Elections are chapters in long-running arguments, not their ineffable conclusion. No one, from American voters to their elected representatives, on either Left or Right, ever needs to be intimidated into silence by the results of an election. No one, on either Left or Right, should spend a single moment pretending otherwise. Let Republicans in the House discuss, and legislate, what America really needs… and make the Democrats shoot it down. When the full results of Democrat governance are felt, tell the voters that we must now follow the principles Republicans never compromised, because they never stopped believing in those principles, no matter how any particular election turned out.

That’s how you make the Democrats “own” whatever happens next, not by capitulation or petulant indifference. If you know your ideas are valuable, you do the American people no favors by burying them in a treasure chest, for retrieval after some future success at the ballot box.

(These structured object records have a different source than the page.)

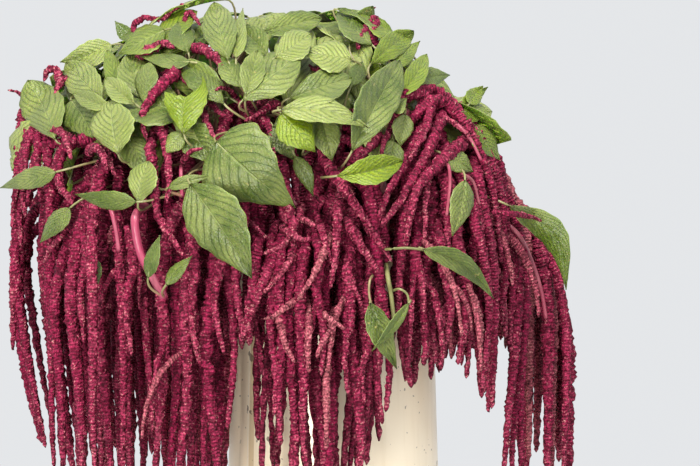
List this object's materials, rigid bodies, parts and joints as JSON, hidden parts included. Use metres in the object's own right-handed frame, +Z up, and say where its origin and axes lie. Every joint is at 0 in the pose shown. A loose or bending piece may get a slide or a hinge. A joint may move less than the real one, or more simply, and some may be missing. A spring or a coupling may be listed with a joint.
{
  "type": "bunch of hanging amaranth seed heads in a vase",
  "caption": "Cut stems of hanging amaranth with long drooping crimson seed tassels and broad leaves, standing in water in a tall cream vase.",
  "frame": {"origin": "centre of the vase's underside, on the surface it stands on", "axes": "+Z up; the arrangement's front, with the most leaves, faces -Y"},
  "size_m": [0.5738, 0.5243, 0.5642],
  "materials": {
    "stem_and_leaf": null,
    "seed_tassel": null,
    "vase_enamel": "satin cream enamel with a lap seam and small worn chips",
    "water": null
  },
  "bodies": {
    "root": {"leafy_stem_01": "stem_and_leaf", "leafy_stem_02": "stem_and_leaf", "leafy_stem_03": "stem_and_leaf", "leafy_stem_04": "stem_and_leaf", "leafy_stem_05": "stem_and_leaf", "leafy_stem_06": "stem_and_leaf", "leafy_stem_07": "stem_and_leaf", "leafy_stem_08": "stem_and_leaf", "leafy_stem_09": "stem_and_leaf", "leafy_stem_10": "stem_and_leaf", "leafy_stem_11": "stem_and_leaf", "leafy_stem_12": "stem_and_leaf", "seed_head_01": "seed_tassel", "seed_head_02": "seed_tassel", "seed_head_03": "seed_tassel", "seed_head_04": "seed_tassel", "seed_head_05": "seed_tassel", "seed_head_06": "seed_tassel", "seed_head_07": "seed_tassel", "seed_head_08": "seed_tassel", "seed_head_09": "seed_tassel", "seed_head_10": "seed_tassel", "seed_head_11": "seed_tassel", "seed_head_12": "seed_tassel", "vase": "vase_enamel", "water": "water"}
  },
  "joints": []
}
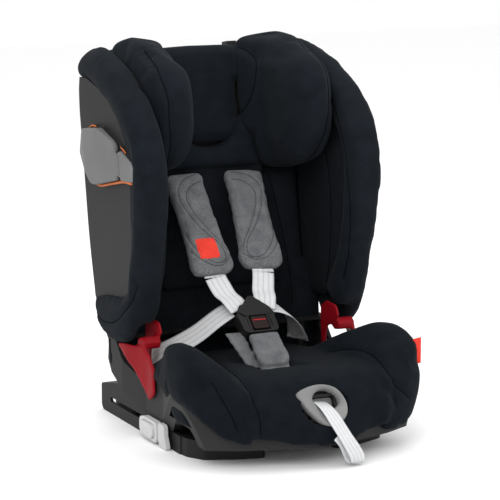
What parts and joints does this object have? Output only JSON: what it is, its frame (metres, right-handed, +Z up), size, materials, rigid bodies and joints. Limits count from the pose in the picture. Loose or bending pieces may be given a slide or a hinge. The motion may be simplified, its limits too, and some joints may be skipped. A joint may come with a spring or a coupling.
{
  "type": "child car seat",
  "caption": "Forward-facing child car seat with a five-point harness, height-adjustable winged headrest, side-impact guards and sliding anchor connectors.",
  "frame": {"origin": "on the floor in the seat's middle plane", "axes": "+Z up, -Y the way the child faces, +X towards the child's left"},
  "size_m": [0.4696, 0.5628, 0.6251],
  "materials": {
    "base_plastic": "fine grain",
    "shell_plastic": "fine grain",
    "steel": "satin",
    "navy_fabric": "woven",
    "melange_fabric": "melange",
    "webbing": "woven",
    "red_tab": "woven",
    "red_plastic": "smooth",
    "red_key": "smooth",
    "black_plastic": "smooth",
    "light_grey_plastic": "smooth",
    "orange_plastic": "smooth",
    "grey_plastic": "smooth"
  },
  "bodies": {
    "base": {"base_frame": "base_plastic", "base_tub": "base_plastic", "recline_axle": "steel", "seat_cushion": "navy_fabric", "seat_bolster_left": "navy_fabric", "seat_bolster_right": "navy_fabric", "cushion_tab": "red_tab", "adjuster_bezel": "light_grey_plastic", "adjuster_body": "shell_plastic", "adjuster_strap": "webbing", "buckle_housing": "black_plastic", "buckle_tongue_left": "steel", "buckle_tongue_right": "steel", "crotch_strap": "webbing", "crotch_pad": "melange_fabric", "lap_straps": "webbing", "harness_straps": "webbing", "lap_guide_left": "red_plastic", "lap_guide_right": "red_plastic"},
    "adjuster_button": {"adjuster_button": "grey_plastic"},
    "adjuster_cam": {"adjuster_cam": "steel"},
    "buckle_button": {"buckle_button": "red_key"},
    "backrest": {"back_shell": "shell_plastic", "back_pad": "navy_fabric", "side_bolster_left": "navy_fabric", "side_bolster_right": "navy_fabric", "wing_roll_left": "navy_fabric", "wing_roll_right": "navy_fabric", "recline_hooks": "shell_plastic", "side_guard_base_left": "orange_plastic", "side_guard_base_right": "orange_plastic", "side_guard_nose_left": "light_grey_plastic", "side_guard_nose_right": "light_grey_plastic", "side_guard_pins": "steel", "headrest_rails": "steel", "rail_brackets": "shell_plastic"},
    "headrest": {"headrest_shell": "shell_plastic", "headrest_centre_pad": "navy_fabric", "headrest_neck_pad": "navy_fabric", "headrest_wing_left": "navy_fabric", "headrest_wing_right": "navy_fabric", "headrest_carriage": "shell_plastic", "harness_yoke": "steel", "shoulder_pad_left": "melange_fabric", "shoulder_pad_right": "melange_fabric", "shoulder_straps": "webbing"},
    "headrest_lever": {"headrest_lever": "grey_plastic"},
    "side_guard_left": {"side_guard_flap_left": "light_grey_plastic"},
    "isofix_left": {"isofix_arm_left": "steel", "isofix_connector_left": "grey_plastic", "isofix_grip_left": "light_grey_plastic"},
    "isofix_jaw_left": {"isofix_jaw_left": "steel"},
    "isofix_key_left": {"isofix_key_left": "light_grey_plastic"},
    "side_guard_right": {"side_guard_flap_right": "light_grey_plastic"},
    "isofix_right": {"isofix_arm_right": "steel", "isofix_connector_right": "grey_plastic", "isofix_grip_right": "light_grey_plastic"},
    "isofix_jaw_right": {"isofix_jaw_right": "steel"},
    "isofix_key_right": {"isofix_key_right": "light_grey_plastic"}
  },
  "joints": [
    {"name": "backrest_recline", "type": "hinge", "parent": "base", "child": "backrest", "pos_m": [0, 0.118, 0.088], "axis": [-1, 0, 0], "range_deg": [0, 12], "deforming": ["harness_straps"]},
    {"name": "headrest_height", "type": "slide", "parent": "backrest", "child": "headrest", "axis": [0, 0.1736, 0.9848], "range_m": [0, 0.17], "deforming": ["harness_straps"]},
    {"name": "headrest_release", "type": "slide", "parent": "headrest", "child": "headrest_lever", "axis": [0, 0.1736, 0.9848], "range_m": [0, 0.008], "stiffness_N_per_m": 1500},
    {"name": "buckle_release", "type": "slide", "parent": "base", "child": "buckle_button", "axis": [0, 0.6428, -0.766], "range_m": [0, 0.0035], "stiffness_N_per_m": 3000},
    {"name": "adjuster_press", "type": "slide", "parent": "base", "child": "adjuster_button", "axis": [0, 0.866, -0.5], "range_m": [0, 0.004], "stiffness_N_per_m": 2500},
    {"name": "adjuster_cam_turn", "type": "hinge", "parent": "base", "child": "adjuster_cam", "pos_m": [0, -0.23106, 0.06894], "axis": [1, 0, 0], "range_deg": [0, 18]},
    {"name": "side_guard_swing_left", "type": "hinge", "parent": "backrest", "child": "side_guard_left", "pos_m": [0.2195, 0.02314, 0.44577], "axis": [0, -0.1736, -0.9848], "range_deg": [0, 65]},
    {"name": "isofix_slide_left", "type": "slide", "parent": "base", "child": "isofix_left", "axis": [0, 1, 0], "range_m": [0, 0.14]},
    {"name": "isofix_jaw_close_left", "type": "hinge", "parent": "isofix_left", "child": "isofix_jaw_left", "pos_m": [0.14, 0.16, 0.033], "axis": [-1, 0, 0], "range_deg": [0, 12]},
    {"name": "isofix_key_press_left", "type": "slide", "parent": "isofix_left", "child": "isofix_key_left", "axis": [-1, 0, 0], "range_m": [0, 0.003], "stiffness_N_per_m": 1500},
    {"name": "side_guard_swing_right", "type": "hinge", "parent": "backrest", "child": "side_guard_right", "pos_m": [-0.2195, 0.02314, 0.44577], "axis": [0, 0.1736, 0.9848], "range_deg": [0, 65]},
    {"name": "isofix_slide_right", "type": "slide", "parent": "base", "child": "isofix_right", "axis": [0, 1, 0], "range_m": [0, 0.14]},
    {"name": "isofix_jaw_close_right", "type": "hinge", "parent": "isofix_right", "child": "isofix_jaw_right", "pos_m": [-0.14, 0.16, 0.033], "axis": [-1, 0, 0], "range_deg": [0, 12]},
    {"name": "isofix_key_press_right", "type": "slide", "parent": "isofix_right", "child": "isofix_key_right", "axis": [1, 0, 0], "range_m": [0, 0.003], "stiffness_N_per_m": 1500}
  ],
  "couplings": [
    {"joint": "adjuster_cam_turn", "follows": "adjuster_press", "rad_per_m": 65.4}
  ]
}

Moderate and indifferent voters must be energized to win them over. That process must begin now, not the day after the end of the next Republican presidential primary. Do you know what will really turn those swing voters off? A demoralized, dispirited Republican base that still can’t believe its leadership caved on tax increases, nursing its rage by talking of third-party secession.

This is a time for heroic efforts and commanding leadership, not white flags and bargains meant to hold off ruin for another year or two. This is a time to think beyond what the host will say on next Sunday’s talk shows. It is a time to think about the American people, whose liberty and wisdom we conservatives revere. If you think the voters are bumbling nitwits who deserve what’s coming to them under Obama, then what was the point of all that talk about freedom and opportunity? Freedom for hapless children? Opportunity for serfs? Liberty for those who cannot shoulder responsibility?

We owe them more than contempt and indifference. Yes, that includes those who voted against the last round of Republican candidates, even for the most venal and trivial of reasons. ”Let it burn?” America never stopped burning, my friends, in every good and bad sense of the word. I worry more about letting it be extinguished.